Il reste aujourd’hui le donjon cylindrique de 25 m de haut, massif avec ses 10 m de diamètre sur 3 m d’épaisseur de moellons de gneiss. Il date du 11ème siècle. On ne pouvait y accéder que par une échelle, la porte étant située à près de six mètres du sol. Le château qui l’entourait était perché à 404 m d’altitude, l’un des plus hauts points de la Haute-Vienne, sur les derniers contreforts du Massif Central qui servit de « marche » défensive contre les Anglais de Guyenne durant la guerre de Cent ans. Ne restent de la chapelle du château que des ruines. C’est pourtant dans ces lieux que furent déposées les entrailles du roi car elles ne pouvaient voyager. Il reste un peu de Richard à Châlus…
La visite est guidée par un étudiant limousin aux cheveux longs et en Cat – ces grosses chaussures de chantier de marque Caterpillar qui ont été à la mode. Suit une heure d’explications qui reprennent grosso modo celles du Guide Vert Michelin. Elles font mousser un peu ces vieux bâtiments remaniés dont on sait peu de chose. Il n’en reste d’ailleurs quasiment rien, hors les murs. Une cheminée en granit du 15ème et une porte en arc brisé, aujourd’hui murée, une salle à voûte et un escalier à vis, permettent de se faire une vague idée du château dans les siècles. Le domaine appartient aujourd’hui à un propriétaire privé c’est pourquoi il tient à le faire connaître. Ses raisons fiscales rencontrent une demande du public pour tous ces « lieux de mémoire » qui fixent l’histoire dans le concret (et l’identité dans un monde qui se globalise). Avec moi, pour la visite, deux vieilles sœurs normandes et le mari de l’une d’elles. Elles sont très intéressées par l’exposition sur les travaux d’exploitation traditionnelle de la forêt, pratiqués par les paysans du lieu. Les feuillardiers, vanniers et menuisiers travaillaient le châtaignier dans ses feuilles (pour les toits), ses branches (pour les paniers et les lattes pour les tonneaux et les clôtures), son écorce (pour le tannage) et son tronc (pour les meubles), laissant aux femmes le soin des fruits (les châtaignes furent le pain des paysans).

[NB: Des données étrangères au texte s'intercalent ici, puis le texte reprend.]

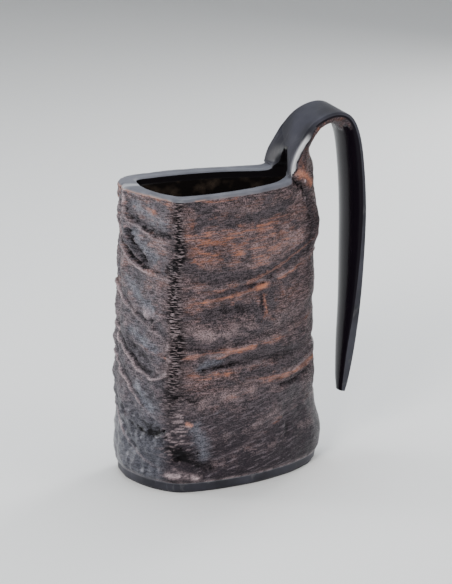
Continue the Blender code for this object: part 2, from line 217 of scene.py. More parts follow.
# Single marks on the bark, by the tint they take: points as above, width, height of the mark.
MARKS = {
    "orange": (
        (((-25, 74), (-17, 71.5), (-8, 70)), 0.9, 0.5),
        (((10, 98), (22, 98.5), (34, 100), (45, 101.5)), 0.9, 0.5),
        (((34, 104.5), (50, 108), (66, 113), (78, 118)), 1.2, 0.4),
        (((43, 97), (43.5, 91), (45, 87), (50, 82)), 0.7, 0.4),
        (((44, 88), (41, 83)), 0.5, 0.3),
        (((0, 70.5), (12, 71.5), (24, 71), (38, 71.5)), 1.2, 0.4),
        (((40, 54.5), (56, 53.5), (69, 53), (84, 55)), 1.3, 0.6),
        (((6, 148.2), (16, 147), (28, 147)), 0.7, 0.2),
    ),
    "shade": (
        (((22, 101), (34, 102.5), (52, 105.5)), 1.7, -0.9),
        (((-2, 118), (6, 114), (13, 110.5), (19, 108)), 2.9, -0.4),
        (((20, 107.5), (40, 108.5), (60, 110), (76, 115)), 1.8, -0.3),
        (((8, 137), (24, 135.5), (42, 137), (60, 140)), 2.4, -0.2),
        (((5, 147), (9, 144), (14, 142)), 2.2, -0.3),
        (((10, 90), (22, 91.5), (36, 92.5)), 3.4, -0.6),
        (((38, 89), (40, 85)), 2.2, -0.3),
        (((47, 96), (48, 90)), 2.2, -0.2),
        (((77, 137), (79, 125), (74, 116.5), (62, 112)), 2.6, -0.3),
        (((9, 62.5), (23, 63.5), (38, 64.5), (56, 64.5), (78, 61)), 2.0, -0.6),
        (((12, 66), (30, 67), (52, 68)), 1.6, -0.2),
        (((30, 57.5), (50, 58.5), (70, 58)), 1.8, -0.2),
        (((5, 40), (17, 36), (28, 31)), 3.6, -0.3),
        (((36, 12.5), (54, 11), (74, 7.5)), 2.4, -0.1),
        (((35, 41), (50, 42.5), (66, 44)), 2.6, -0.2),
        (((-6, 42), (-3, 30)), 4.5, -0.1),
        (((56.5, 37), (58.5, 24)), 1.8, -0.4),
    ),
    "dark": (
        (((30, 101.5), (40, 102.5), (50, 104.5)), 0.7, -0.5),
        (((41.5, 98), (42, 92), (42, 88)), 0.9, -0.5),
        (((14, 91), (24, 92), (34, 90.5)), 1.9, -0.3),
        (((10, 62.6), (18, 63.3), (29, 64)), 0.9, -0.5),
        (((50, 64.8), (64, 64)), 0.9, -0.5),
        (((54, 48.5), (64, 49), (80, 52)), 1.1, -0.9),
        (((73.5, 143.5), (76, 139)), 1.3, -1.2),
        (((-43.5, 149), (-43.5, 140), (-45, 132)), 1.6, -0.8),
        (((-37.5, 138.5), (-32, 136.3), (-26, 133.5), (-18, 131.5), (-9, 130)), 1.3, -0.9),
        (((-35, 118), (-31, 115), (-26, 112.5)), 0.9, -0.7),
        (((-33, 73), (-27, 69.5), (-20, 67)), 1.6, -1.3),
        (((-3, 49), (3, 48.5), (6, 47)), 1.6, -0.6),
        (((-2, 21), (4, 19)), 2.4, -0.5),
        (((-20, 31.5), (-12, 31.5)), 2.2, -0.3),
        (((58, 27), (58, 23)), 1.4, -0.5),
        (((-49, 67), (-47.5, 63)), 0.9, -0.8),
        (((-50, 42), (-49, 39)), 0.9, -0.8),
        (((-39, 38), (-38, 36)), 1.2, -0.8),
        (((-30, 31), (-26, 29)), 1.8, -0.8),
        # a painted shadow under the knob
        (((-25, 87.5), (-21.5, 85.6), (-18, 87)), 0.9, -0.9),
    ),
    "bloom_and_highlight": (
        (((34, 122), (50, 119), (66, 123)), 6.5, 0.3),
        (((0, 83), (12, 80), (28, 78)), 4.5, 0.2),
        (((40, 56), (56, 55.5), (69, 55)), 1.5, 0.2),
        (((15, 14), (37, 18), (54, 20.5), (75, 25)), 2.6, 0.2),
        (((15, 27.5), (26, 30), (44, 32.5), (58, 36)), 2.4, 0.2),
        (((5, 42.5), (15, 46), (31, 48.5), (49, 49.5)), 2.2, 0.2),
        (((-42, 38), (-38, 41), (-35, 37), (-38, 33), (-42, 36)), 0.8, 0.8),
    ),
    "pale": (
        (((-13, 62), (-10, 60.5), (-7, 66), (-8, 76)), 0.9, 0.6),
        (((74.5, 147), (74.5, 143), (75, 138)), 0.6, 1.1),
        (((72.5, 145), (74.5, 142)), 0.5, 0.7),
        (((-38.5, 149), (-39, 142), (-40, 136), (-47, 131)), 0.9, 0.9),
        (((1, 36.5), (3, 35.5)), 0.6, 0.2),
        (((-7, 10), (0, 8.8), (6, 8.2)), 1.6, 0.2),
    ),
    # Blue marks are hollows; their blue tint is a painted bluish sheen.
    "blue": (
        (((7, 64), (12, 66), (18, 66.5)), 2.0, -0.2),
        (((5, 34), (8, 27), (9, 19)), 3.0, 0.0),
        (((-31, 143), (-23, 139), (-12, 137)), 2.6, -0.4),
        (((-34, 128), (-28, 123), (-19, 118)), 2.8, -0.7),
        (((-37, 104), (-31, 99.5), (-25, 95.5), (-19, 92.5)), 2.8, -0.7),
        (((-32, 80), (-25, 76), (-15, 72)), 2.4, -0.3),
        (((-26, 52), (-22, 46), (-18, 42)), 2.8, -0.3),
    ),
    "pit": (
        (((67, 148.5), (70, 146), (73.5, 143.5)), 1.6, -2.0),
        (((-37, 127.5), (-33, 122.8), (-29, 119), (-24.5, 115.5)), 1.1, -1.8),
        (((-7, 52), (-4, 50.5), (-1, 51)), 1.5, -1.0),
        (((-7, 23.5), (-3, 21), (0, 19.5)), 1.8, -1.2),
        (((-2, 18.5), (4, 15.5), (9, 13.5), (13, 12)), 1.6, -1.2),
        (((-24, 30), (-18, 28.5), (-12, 30)), 1.5, -0.9),
    ),
    "raw": (
        (((70.5, 151.5), (74, 150), (78, 148), (82, 144)), 2.0, 0.5),
        (((1, 36.5), (3, 35.5)), 0.6, 0.5),
    ),
}
KNOB = (-21.0, 90.0, 2.5, 2.6)  # distance round, height, radius, how far it stands off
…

Quelques explications brèves évoquent les superstitions, très répandues dans ces pays isolés des échanges et propices à l’imagination par leurs étangs d’eau morte, leurs bocages et leurs forêts épaisses. On craignait le mauvais œil, les nuits de Carnaval et du Premier mai où, disait-on, les sorciers allaient danser nus à la pleine lune avec les chats noirs. Il fallait chasser les sortilèges en jetant du sel dans la maison, dans le puits, sur les champs. D’où le goût ancestral du sel dans la cuisine. Mon grand-père trouvait que la soupe n’était jamais assez salée et mon arrière grand-mère (que j’ai pu connaître puisqu’elle n’est morte qu’à 98 ans, la mère de ma grand-mère maternelle), salait les cèpes comme s’il s’agissait de les exorciser. Ces subsistances de païenneries expliquent aussi pourquoi le Limousin est aussi le pays des saints. Il en existe des centaines, issus des cultes locaux pré-chrétiens. Patrons, protecteurs, guérisseurs, ermites et fondateurs d’abbayes ont laissé des reliques qui sont exposées une fois l’an en « ostensions ». Les cimetières ont en leur cœur une « lanterne des morts » qui est une tourelle à logette où brûle dans l’obscurité une lampe depuis le 11ème siècle. Les esprits des morts enfouis sous la terre aspirent à retrouver la lumière dont ils sont privés. Les Egyptiens croyaient de même que le soleil mourait chaque soir pour s’engloutir dans les profondeurs de la terre avant de ressurgir au matin, tout comme les morts ressurgiront dans la vie éternelle.
Dans la ville, un peu plus bas, se dresse l’autre château de Châlus, dit Châlus-Maulmont. Il ne se visite pas et son donjon du 13ème siècle s’est écroulé un jour après la pluie, dans les années 1980, sans heureusement faire aucune victime.